Constraint Satisfaction Problems Parameterized Above or Below Tight Bounds: A Survey

Abstract: We consider constraint satisfaction problems parameterized above or below tight bounds. One example is MaxSat parameterized above $m/2$: given a CNF formula $F$ with $m$ clauses, decide whether there is a truth assignment that satisfies at least $m/2+k$ clauses, where $k$ is the parameter. Among other problems we deal with are MaxLin2-AA (given a system of linear equations over $\mathbb{F}2$ in which each equation has a positive integral weight, decide whether there is an assignment to the variables that satisfies equations of total weight at least $W/2+k$, where $W$ is the total weight of all equations), Max-$r$-Lin2-AA (the same as MaxLin2-AA, but each equation has at most $r$ variables, where $r$ is a constant) and Max-$r$-Sat-AA (given a CNF formula $F$ with $m$ clauses in which each clause has at most $r$ literals, decide whether there is a truth assignment satisfying at least $\sum{i=1}^m(1-2^{r_i})+k$ clauses, where $k$ is the parameter, $r_i$ is the number of literals in Clause $i$, and $r$ is a constant).
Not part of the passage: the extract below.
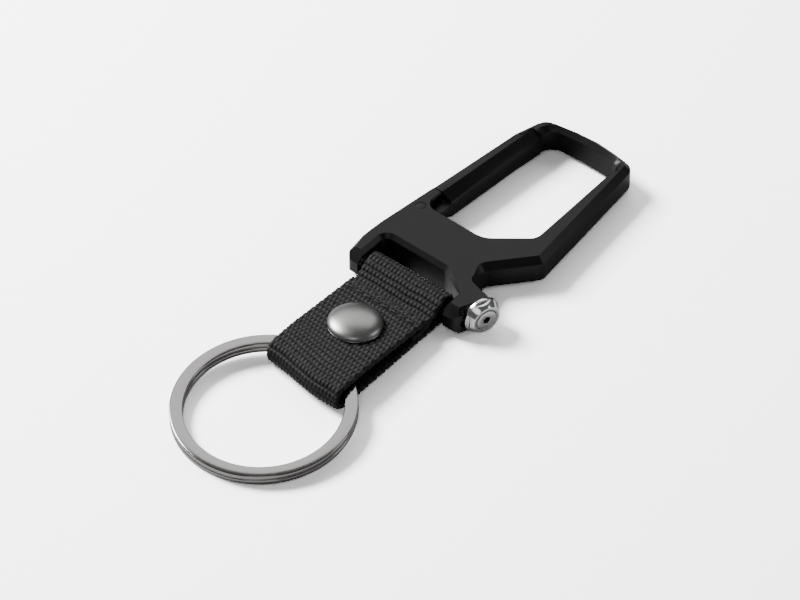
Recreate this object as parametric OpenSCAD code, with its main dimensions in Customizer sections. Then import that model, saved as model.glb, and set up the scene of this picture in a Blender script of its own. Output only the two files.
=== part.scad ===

We also consider Max-$r$-CSP-AA, a natural generalization of both Max-$r$-Lin2-AA and Max-$r$-Sat-AA, order (or, permutation) constraint satisfaction problems of arities 2 and 3 parameterized above the average value and some other problems related to MaxSat. We discuss results, both polynomial kernels and parameterized algorithms, obtained for the problems mainly in the last few years as well as some open questions.